5.2 Anders dan klaagster stelt, kan uit de brief van 5 mei 2010 nog niet een onvoorwaardelijke toezegging worden afgeleid dat het desbetreffende geldbedrag daadwerkelijk op de derdengeldrekening van verweerder was gestort op grond waarvan verweerder tuchtrechtelijk verantwoordelijk gehouden zou kunnen worden voor de niet-nakoming daarvan. Aan de inhoud van die brief heeft klaagster naar objectieve maatstaven evenmin het gerechtvaardigde vertrouwen kunnen ontlenen dat was toegezegd dat deze storting reeds was geschied.
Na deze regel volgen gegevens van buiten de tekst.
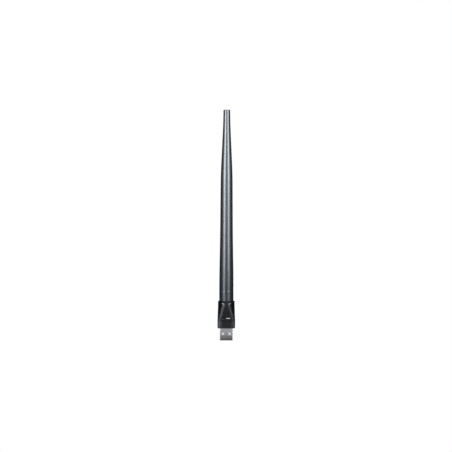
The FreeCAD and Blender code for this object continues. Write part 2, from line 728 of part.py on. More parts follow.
def push_switch():
    """Side-acting push switch on the board's rear, with a guide for its plunger."""
    body = block(
        SWITCH_X,
        (BOARD_BACK_Y, BUTTON_Y + SWITCH_SIDE),
        (BUTTON_Z - SWITCH_HALF_LENGTH, BUTTON_Z + SWITCH_HALF_LENGTH),
    )
    depth = PLUNGER_DEPTH + PLUNGER_STROKE_ROOM
    guide = block(
        (SWITCH_X[1] - depth, SWITCH_X[1] + OVER),
        (PLUNGER_Y[0] - PLUNGER_FIT, PLUNGER_Y[1] + PLUNGER_FIT),
        (PLUNGER_Z[0] - PLUNGER_FIT, PLUNGER_Z[1] + PLUNGER_FIT),
    )
    return body.cut(guide)


def switch_plunger():
    """The switch's moving plunger, which the side button pushes."""
    return block((SWITCH_X[1] - PLUNGER_DEPTH, FLANGE_X[0]), PLUNGER_Y, PLUNGER_Z)


def solder_joints(shell, lead):
    """Solder on the plug's two tabs and on the lead's three pads."""
    made = []
    behind = block((-FAR, FAR), (BOARD_BACK_Y, FAR), (-FAR, FAR))
    before = block((-FAR, FAR), (-FAR, BOARD_FRONT_Y), (-FAR, FAR))
    tab_x = PLUG_WIDTH / 2 - SHELL_WALL / 2
    tab_z = (TAB_Z[0] + TAB_Z[1]) / 2 + SHELL_WALL
    for x in (-tab_x, tab_x):
        blob = Part.makeSphere(TAB_SOLDER_RADIUS, V(x, BOARD_BACK_Y, tab_z))
        made.append(blob.common(behind).cut(shell))
    core_z = CORE_END_Z + CORE_RADIUS
    jacket_z = JACKET_END_Z + CORE_RADIUS
    for x, z in ((0.0, core_z), (-LEAD_PAD_X, jacket_z), (LEAD_PAD_X, jacket_z)):
        blob = Part.makeSphere(LEAD_SOLDER_RADIUS, V(x, BOARD_FRONT_Y - LEAD_SOLDER_RADIUS / 5, z))
        made.append(blob.common(before).cut(lead))
    return Part.makeCompound(made)


# ---- antenna ------------------------------------------------------------------------------------


def base_drum():
    """The base's round outside, turned in at the seam with the sleeve and rounded at its foot."""
    seam = V(SLEEVE_RADIUS - SEAM_BEVEL, 0, SLEEVE_SEAM_Z)
    turn = V(SLEEVE_RADIUS, 0, SLEEVE_SEAM_Z - SEAM_TURN)
    between = V(SLEEVE_RADIUS - SEAM_BEVEL / 4, 0, SLEEVE_SEAM_Z - SEAM_TURN / 2)
    foot = V(SLEEVE_RADIUS, 0, BASE_BOTTOM_Z)
    low = V(0, 0, BASE_BOTTOM_Z)
    high = V(0, 0, SLEEVE_SEAM_Z)
    outline = [
        Part.LineSegment(low, foot).toShape(),
        Part.LineSegment(foot, turn).toShape(),
        Part.Arc(turn, between, seam).toShape(),
        Part.LineSegment(seam, high).toShape(),
        Part.LineSegment(high, low).toShape(),
    ]
    drum = Part.Face(Part.Wire(outline)).revolve(V(0, 0, 0), V(0, 0, 1), 360)
    rim = []
    for edge in drum.Edges:
        if edge.BoundBox.ZMax < BASE_BOTTOM_Z + TINY and edge.BoundBox.XLength > SLEEVE_RADIUS:
            rim.append(edge)
    return drum.makeFillet(BASE_EDGE_ROUND, rim)


def base_skirt():
    """A skirt on the rear half that hides the hinge's slot, kept clear of the housing as it turns."""
    skirt = upright(SLEEVE_RADIUS, (HINGE_Z, BASE_BOTTOM_Z + 2 * BASE_EDGE_ROUND))
    skirt = skirt.common(block((-FAR, FAR), (SKIRT_SPLIT_Y, FAR), (0.0, FAR)))
    low = HINGE_Z + SWEEP_DROP + SWEEP_GAP
    return skirt.cut(under_dish(low, HINGE_Z - OVER, COLLAR_RADIUS, (-OVER, FAR), SWEEP_DISH))


def antenna_base():
    """The moulded base that carries the sleeve, with the hinge's neck, tongue and trunnions."""
    half = TONGUE_WIDTH / 2
    solid = joined(
        [
            base_drum(),
            base_skirt(),
            upright(SPIGOT_RADIUS, (SLEEVE_SEAM_Z - OVER, SPIGOT_TOP_Z)),
            block((-half, half), (-TONGUE_RADIUS, TONGUE_RADIUS), (HINGE_Z, BASE_BOTTOM_Z + OVER)),
            crosswise(TONGUE_RADIUS, (-half, half)),
            crosswise(TRUNNION_RADIUS, (-TRUNNION_REACH, TRUNNION_REACH)),
        ]
    )
    room = COAX_RADIUS + LEAD_ROOM
    cuts = [
        upright(SPIGOT_RADIUS - SPIGOT_WALL, (BASE_BOTTOM_Z + TONGUE_RADIUS, SPIGOT_TOP_Z + OVER)),
        upright(room, (HINGE_Z, SPIGOT_TOP_Z)),
        block((-room, room), (-room, FAR), (HINGE_Z - TONGUE_RADIUS - OVER, HINGE_Z + room)),
    ]
    return less(solid, cuts)


def antenna_sleeve():
    """The long tapered sleeve, closed at its tip."""
    foot = (SPIGOT_RADIUS + SPIGOT_FIT, SLEEVE_SEAM_Z)
    bore_top = SLEEVE_TOP_Z - SLEEVE_CAP
    points = [foot, (SLEEVE_RADIUS - SEAM_BEVEL, SLEEVE_SEAM_Z)] + SLEEVE_OUTLINE
    tip_radius = SLEEVE_OUTLINE[-1][0] - TIP_CORNER
    points += [(tip_radius, SLEEVE_TOP_Z), (0.0, SLEEVE_TOP_Z), (0.0, bore_top)]
    points += [(radius, min(height, bore_top)) for radius, height in reversed(SLEEVE_BORE)]
    points += [(foot[0], SPIGOT_TOP_Z + OVER / 2)]
    return turned(points, SLEEVE_OUTLINE)


def bore_at(height):
    """The sleeve's inside radius at a height, for the rings that are pushed up into it."""
    for (r0, z0), (r1, z1) in zip(SLEEVE_BORE, SLEEVE_BORE[1:]):
        if z0 <= height <= z1:
            return r0 + (r1 - r0) * (height - z0) / (z1 - z0)
    raise ValueError("outside the bore")


def lead_below():
    """The coaxial lead from its pads on the board up to the hinge, with its end stripped."""
    jacket = upright(COAX_RADIUS, (JACKET_END_Z, HINGE_Z - LEAD_SPLIT))
    return joined([jacket, upright(CORE_RADIUS, (CORE_END_Z, JACKET_END_Z + OVER))])


def lead_above():
    """The coaxial lead from the hinge's axis up to the antenna's feed, with a round lower end."""
    run = upright(COAX_RADIUS, (HINGE_Z, FEED_Z))
    return joined([run, Part.makeSphere(COAX_RADIUS, V(0, 0, HINGE_Z))])


def dipole_tube():
    """Brass tube round the lead, closed on it at the top: the lower half of the dipole."""
    bottom = FEED_Z - TUBE_LENGTH
    bore = upright(TUBE_RADIUS - TUBE_WALL, (bottom - OVER, FEED_Z - TUBE_CAP))
    lead_hole = upright(COAX_RADIUS, (bottom, FEED_Z + OVER))
    return less(upright(TUBE_RADIUS, (bottom, FEED_Z)), [bore, lead_hole])


def feed_bush():
    """Insulating bush between the tube and the radiating wire."""
    top = FEED_Z + BUSH_LENGTH
    return upright(BUSH_RADIUS, (FEED_Z, top)).cut(upright(WIRE_RADIUS, (FEED_Z - OVER, top + OVER)))


def radiator_lower():
    """Straight wire from the feed to the phasing coil."""
    return upright(WIRE_RADIUS, (FEED_Z, COIL_Z[0]))


def radiator_upper():
    """Straight wire above the phasing coil."""
    return upright(WIRE_RADIUS, (COIL_Z[1], WIRE_TOP_Z))


def phasing_coil():
    """The wound coil between the two wires, with an arm in to the centre at each end."""
    low = COIL_Z[0] + WIRE_RADIUS
    high = COIL_Z[1] - WIRE_RADIUS
    helix = Part.makeHelix((high - low) / COIL_TURNS, high - low, COIL_RADIUS)
    helix.translate(V(0, 0, low))
    path = Part.Wire(helix.Edges)
    first = path.Edges[0]
    start = first.FirstParameter
    ring = Part.Wire(Part.makeCircle(WIRE_RADIUS, first.valueAt(start), first.tangentAt(start)))
    pieces = []
    for z in (low, high):
        pieces.append(Part.makeCylinder(COIL_ARM_RADIUS, COIL_RADIUS + PLUG_FIT, V(0, 0, z), V(1, 0, 0)))
        pieces.append(upright(WIRE_RADIUS, (z - WIRE_RADIUS, z + WIRE_RADIUS)))
    return path.makePipeShell([ring], True, False).multiFuse(pieces)


def centring_rings():
    """Light discs that keep the tube and the wires in the middle of the sleeve."""
    rings = []
    for z in RING_Z:
        inner = TUBE_RADIUS if z < FEED_Z else WIRE_RADIUS
        disc = upright(bore_at(z + RING_HEIGHT) - RING_FIT, (z, z + RING_HEIGHT))
        rings.append(disc.cut(upright(inner + SPIGOT_FIT, (z - OVER, z + RING_HEIGHT + OVER))))
    return Part.makeCompound(rings)


def hinge_washers():
    """Two friction washers, one on each trunnion, held in the collar."""
    rings = []
    half = SLOT_WIDTH / 2
    hole = crosswise(TRUNNION_RADIUS + TRUNNION_CLEARANCE, (-COLLAR_RADIUS, COLLAR_RADIUS))
    for side in (-1, 1):
        reach = sorted((side * (half + 2 * TINY), side * (half + WASHER_THICKNESS)))
        rings.append(crosswise(WASHER_RADIUS, reach).cut(hole))
    return Part.makeCompound(rings)


# ---- output -------------------------------------------------------------------------------------


def build():
    """Every sub-part by the name of its node."""
    front, rear = covers()
    contacts = plug_contacts()
    shell = plug_shell()
    lead = lead_below()
    return {
        "front_cover": front,
        "rear_cover": rear,
        "light_pipe": light_pipe(),
        "button_cap": button_cap(),
        "plug_shell": shell,
        "plug_insulator": plug_insulator(contacts),
        "plug_contacts": contacts,
        "main_board": main_board(),
        "radio_chip": chip(RADIO_CHIP, chamfer=CHIP_EDGE),
        "clock_crystal": joined([chip(CRYSTAL_BASE), chip(CRYSTAL_LID)]),
        "power_inductor": power_inductor(),
        "voltage_regulator": voltage_regulator(),
        "amplifier": chip(AMPLIFIER, rear=True),
        "band_filter": chip(BAND_FILTER, rear=True),
        "capacitors": capacitors(),
        "resistors": resistors(),
        "indicator_lamp": joined([chip(LAMP_BASE), chip(LAMP_LENS)]),
        "push_switch": push_switch(),
        "switch_plunger": switch_plunger(),
        "solder_joints": solder_joints(shell, lead),
        "hinge_washers": hinge_washers(),
        "lead_below_hinge": lead,
        "lead_above_hinge": lead_above(),
        "antenna_base": antenna_base(),
        "antenna_sleeve": antenna_sleeve(),
        "dipole_tube": dipole_tube(),
        "feed_bush": feed_bush(),
        "radiator_lower": radiator_lower(),
        "phasing_coil": phasing_coil(),
        "radiator_upper": radiator_upper(),
        "centring_rings": centring_rings(),
    }


def main():
    os.makedirs("parts", exist_ok=True)
    for name, shape in build().items():
        if not shape.isValid():
            print("not valid:", name)
        print(f"{name:20s} solids {len(shape.Solids):2d}  volume {shape.Volume:9.2f}")
        shape.exportStep(f"parts/{name}.step")


main()
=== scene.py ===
import math

import bmesh
import bpy
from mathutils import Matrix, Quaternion, Vector


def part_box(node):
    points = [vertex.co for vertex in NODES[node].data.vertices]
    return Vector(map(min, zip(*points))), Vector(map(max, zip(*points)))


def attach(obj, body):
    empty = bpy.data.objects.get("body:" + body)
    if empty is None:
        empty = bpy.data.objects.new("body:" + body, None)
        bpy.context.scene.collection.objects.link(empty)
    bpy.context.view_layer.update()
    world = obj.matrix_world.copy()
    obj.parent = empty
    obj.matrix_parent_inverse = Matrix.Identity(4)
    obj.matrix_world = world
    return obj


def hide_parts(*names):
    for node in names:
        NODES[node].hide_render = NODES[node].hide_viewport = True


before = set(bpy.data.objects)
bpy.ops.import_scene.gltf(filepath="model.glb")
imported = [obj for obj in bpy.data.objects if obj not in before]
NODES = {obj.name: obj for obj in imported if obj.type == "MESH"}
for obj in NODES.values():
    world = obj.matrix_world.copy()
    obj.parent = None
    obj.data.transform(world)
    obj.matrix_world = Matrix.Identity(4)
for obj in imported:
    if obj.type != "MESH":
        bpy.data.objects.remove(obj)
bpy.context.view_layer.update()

# The looks of a USB wireless adapter, in metres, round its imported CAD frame: Z up from the plug to the
# antenna's tip, and -Y the front.

MM = 0.001

# ---- sizes shared with the CAD ------------------------------------------------------------------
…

5.3 Niettemin mocht klaagster, die vanzelfsprekend belang had bij stipte uitvoering door de cliënte van verweerder van het in het vooruitzicht gestelde depot, juist ook vanwege deze brief, erop vertrouwen dat verweerder over het uitgevoerd zijn van deze storting niet de minste onzekerheid zou laten bestaan. Daartoe bood bij uitstek de comparitie van 1 februari 2011 de gelegenheid, nu tussen partijen vaststaat dat van de zijde van klaagster de vraag aan verweerder is gesteld of de storting op de derdengeldrekening had plaatsgevonden. Weliswaar verschillen partijen van mening of verweerder toen uitdrukkelijk en zonder voorbehoud heeft verklaard dat het bedrag was gestort, zoals klaagster (onder verwijzing naar de verklaring van F.) stelt maar verweerder betwist, maar verweerder heeft niet aannemelijk gemaakt dat hij toen klaagster buiten twijfel heeft duidelijk gemaakt dat een storting niet had plaatsgevonden. Het moet voor verweerder kenbaar zijn geweest dat bij klaagster de, gelet op de voorgeschiedenis begrijpelijke, gedachte had postgevat dat het geld zich (inmiddels) op de derdengeldrekening bevond en hij had daarom over de onjuistheid daarvan geen enkel misverstand mogen laten bestaan. Van het nalaten de vereiste duidelijkheid te verschaffen valt verweerder tuchtrechtelijk een verwijt te maken, nu hij aldus de belangen van de wederpartij onnodig heeft geschaad.
5.4 De enkele omstandigheid dat verweerder, anders dan hij in zijn e-mailberichten van 21 april 2011 had vermeld, nadien niet is teruggekomen op de kwestie, kan klaagster niet in haar belangen hebben geschaad, nu verweerder in die berichten de verlangde duidelijkheid over de bewuste storting had verstrekt.
5.5 Het voorgaande brengt mee dat een maatregel op zijn plaats is die in overeenstemming is met de ernst van het gegrond bevonden verwijt.
BESLISSING
Het Hof van Discipline:
- vernietigt de beslissing van de Raad van Discipline in het ressort Amsterdam van 30 mei 2012, gewezen onder nummer 11-269A;
en, opnieuw rechtdoende:
- verklaart de klacht zoals weergegeven in overweging 5.3 gegrond;
- legt verweerder de maatregel op van enkele waarschuwing.
Aldus gewezen door mr. J.C. van Dijk, voorzitter, mrs. A. Beker, J.H.J.M. Mertens-Steeghs, W.A.M. van Schendel en H.J. de Groot, leden, in tegenwoordigheid van mr. I.F. Schouwink, griffier, en in het openbaar uitgesproken op 25 maart 2013.